By Selina Wellbelove

27 Mar 2024

Measurable residual disease (MRD) can be used to guide prophylactic treatment after allogeneic haematopoietic stem cell transplantation (HSCT) in patients with FLT3-ITD positive acute myeloid leukaemia (AML) to achieve best outcomes, researchers report.

A new, personalised treatment paradigm involving frequent MRD testing pre- and post- HSCT could inform clinicians on which patients would most likely benefit from maintenance therapy with an FLT3 inhibitor, and thus also save those unlikely to benefit from suffering treatment-related toxicities, the data indicate.

International guidelines recommend use of post-HCT maintenance with FLT3 inhibitors to reduce the risk of relapse in AML patients, and some guidelines back off-label use of sorafenib in this clinical setting (link here), as long as patients demonstrate adequate engraftment and start therapy no longer than four months after transplant.

However, findings of a study assessing the FLT3 inhibitor gilteritinib, published in the Journal of Clinical Oncology (link here), suggest that only patients who exhibit detectable MRD peri-transplant stand to benefit from such an approach.

In the international Phase III MORPHO trial, 356 patients with FLT3-ITD AML in first remission were randomly assigned to receive either gilteritinib or placebo post-HSCT.

More than half of patients had FLT3-ITD AML MRD pre- or post-HCT detected by highly sensitive new assays using sequential polymerase chain reaction (PCR) and next-generation sequencing (NGS).

Overall, although relapse-free survival (RFS) was higher in the gilteritinib arm, the difference was not statistically significant (hazard ratio [HR] 0.7 [95% CI, 0.459 to 1.005]; two-sided p=0.0518).

However, a significant RFS benefit from the drug was observed in patients with detectable peri-transplant MRD (HR 0.5 [95% CI, 0.316 to 0.838]; p=0.0065), and not in those without detectable MRD (HR 1.213 [95% CI, 0.616 to 2.387]; p=0.575).

“Participants in deep remissions did not benefit from maintenance gilteritinib and were therefore exposed unnecessarily to its potential toxicity,” the authors noted.

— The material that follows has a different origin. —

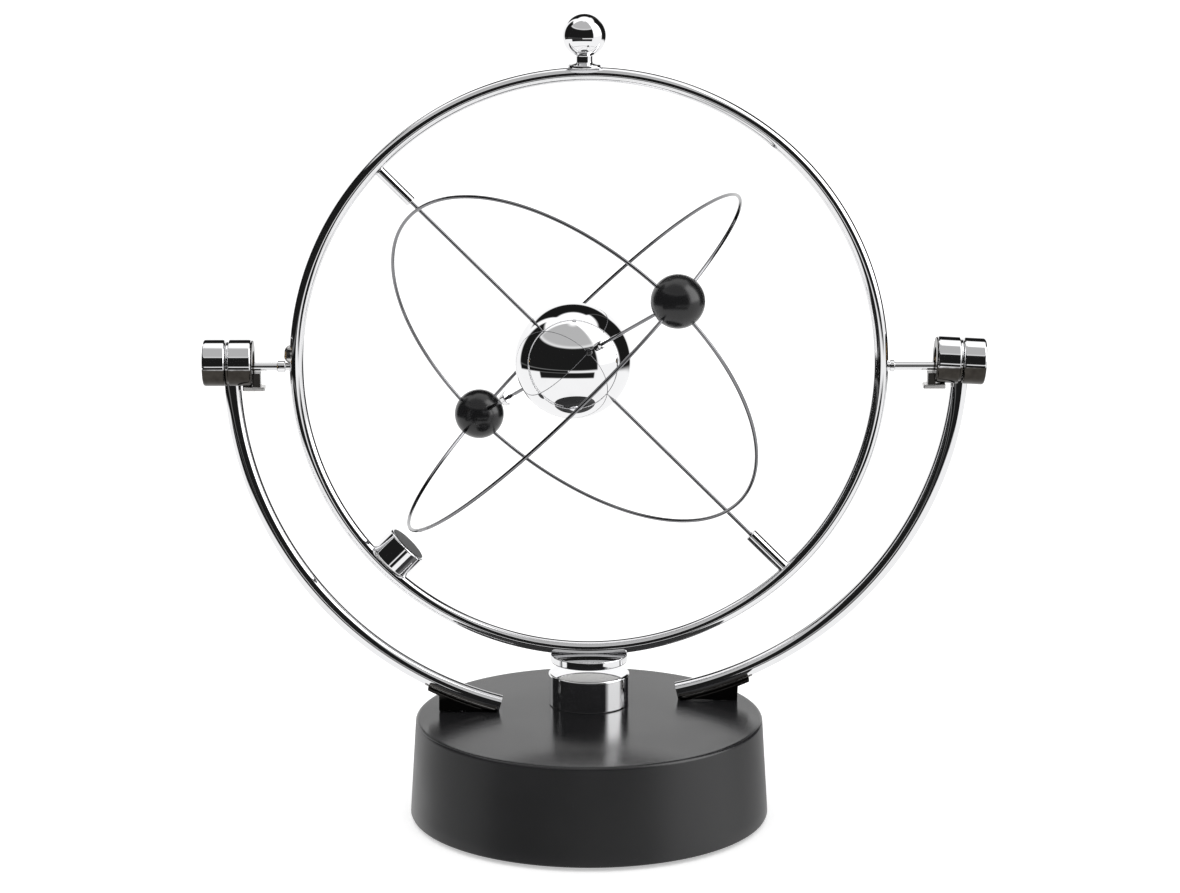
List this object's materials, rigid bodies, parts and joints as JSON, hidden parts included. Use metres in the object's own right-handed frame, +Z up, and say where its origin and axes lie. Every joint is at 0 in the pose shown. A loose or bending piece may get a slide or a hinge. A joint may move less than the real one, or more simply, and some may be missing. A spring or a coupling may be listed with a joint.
{
  "type": "electromagnetic orbital desk toy",
  "caption": "Desk toy: a ring swings between two curved arms over a coil in a round base, and inside it a sphere with wire orbits and balls spins on a slanted axle.",
  "frame": {"origin": "on the floor under the middle of the bounding box, which is 1.45 mm right of the ring's centre because the right arm leans out", "axes": "+X along the ring's pivot pins, +Z up, -Y towards the front, where the base reaches further out"},
  "size_m": [0.2111, 0.1244, 0.2175],
  "materials": {
    "black_plastic": "moulded, satin",
    "chrome": "polished chrome plate",
    "ball_black": "smooth, semi-gloss",
    "rubber": "soft matte",
    "steel": "plain steel",
    "nickel": "nickel plate",
    "copper": "enamelled copper wire",
    "bronze": "sintered bronze",
    "board": "solder mask",
    "cell_jacket": "plastic sleeve",
    "bobbin": "moulded"
  },
  "bodies": {
    "stand": {"base_shell": "black_plastic", "base_plate": "black_plastic", "rubber_foot_1": "rubber", "rubber_foot_2": "rubber", "rubber_foot_3": "rubber", "rubber_foot_4": "rubber", "base_screw_1": "steel", "base_screw_2": "steel", "base_screw_3": "steel", "battery_tray": "black_plastic", "contact_plate_front": "nickel", "contact_plate_rear": "nickel", "battery_cell_1": "cell_jacket", "battery_cell_2": "cell_jacket", "battery_cell_3": "cell_jacket", "battery_cell_4": "cell_jacket", "circuit_board": "board", "transistor": "black_plastic", "switch_body": "steel", "coil_housing": "chrome", "coil_bobbin": "bobbin", "coil_winding": "copper", "coil_core": "steel", "arm_left": "chrome", "arm_right": "chrome", "arm_screw_left": "steel", "arm_screw_right": "steel", "bearing_cap_left": "chrome", "bearing_cap_right": "chrome", "bearing_bush_left": "bronze", "bearing_bush_right": "bronze"},
    "ring": {"outer_ring": "chrome", "pivot_pin_left": "chrome", "pivot_pin_right": "chrome", "finial_neck": "chrome", "finial_ball": "chrome", "magnet_holder": "chrome", "drive_magnet": "nickel", "side_magnet_housing": "chrome", "side_magnet": "nickel", "axle_sleeve_upper": "chrome", "axle_sleeve_lower": "chrome"},
    "rotor": {"axle": "steel", "rotor_hub": "steel", "sphere_upper": "chrome", "sphere_lower": "chrome", "cross_rod_near": "chrome", "cross_rod_far": "chrome", "ferrule_near": "chrome", "ferrule_far": "chrome", "ball_near": "ball_black", "ball_far": "ball_black", "ball_magnet_near": "nickel", "ball_magnet_far": "nickel", "orbit_meridian_upper": "chrome", "orbit_meridian_lower": "chrome", "orbit_equator_front": "chrome", "orbit_equator_rear": "chrome"},
    "door": {"battery_door": "black_plastic"},
    "switch": {"switch_knob": "black_plastic"}
  },
  "joints": [
    {"name": "ring_swing", "type": "hinge", "parent": "stand", "child": "ring", "pos_m": [-0.00145, 0, 0.1225], "axis": [1, 0, 0], "range_deg": [-160, 160]},
    {"name": "rotor_spin", "type": "hinge", "parent": "ring", "child": "rotor", "pos_m": [-0.00569, 0, 0.12406], "axis": [0.7071, 0, -0.7071], "continuous": true},
    {"name": "battery_door_hinge", "type": "hinge", "parent": "stand", "child": "door", "pos_m": [-0.00145, 0.0138, 0.0022], "axis": [1, 0, 0], "range_deg": [0, 100]},
    {"name": "switch_slide", "type": "slide", "parent": "stand", "child": "switch", "axis": [1, 0, 0], "range_m": [0, 0.004]}
  ]
}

A linked editorial said that “while multiple retrospective and prospective studies have confirmed the importance of MRD for prognostication in AML, these data are the first to establish it as a predictive biomarker which should guide therapeutic decision making in fit adults with AML, a model now widely used in acute lymphoblastic leukaemia”.

“These important data establish gilteritinib as the standard of care in this patient population and convincingly demonstrate both the potential of tolerable pharmacological maintenance strategies to improve the outcome of patients allografted for AML and also the pivotal role of peritransplant MRD as a predictive factor in AML transplant decision making,” the authors wrote.

The results also “highlight that allo-HSCT should be viewed as a pivotal component of an integrated total therapy pathway in AML consisting of induction/consolidation chemotherapy, transplant, and post-transplant interventions,” they said.

According to the authors, the findings have also “validated the utility of FLT3-ITD mutations as useful markers of MRD with clear implications for intervention”.

“These findings are practice-changing, and further study of the data from this trial is likely to yield more insights into the biology and management of this disease,” they said.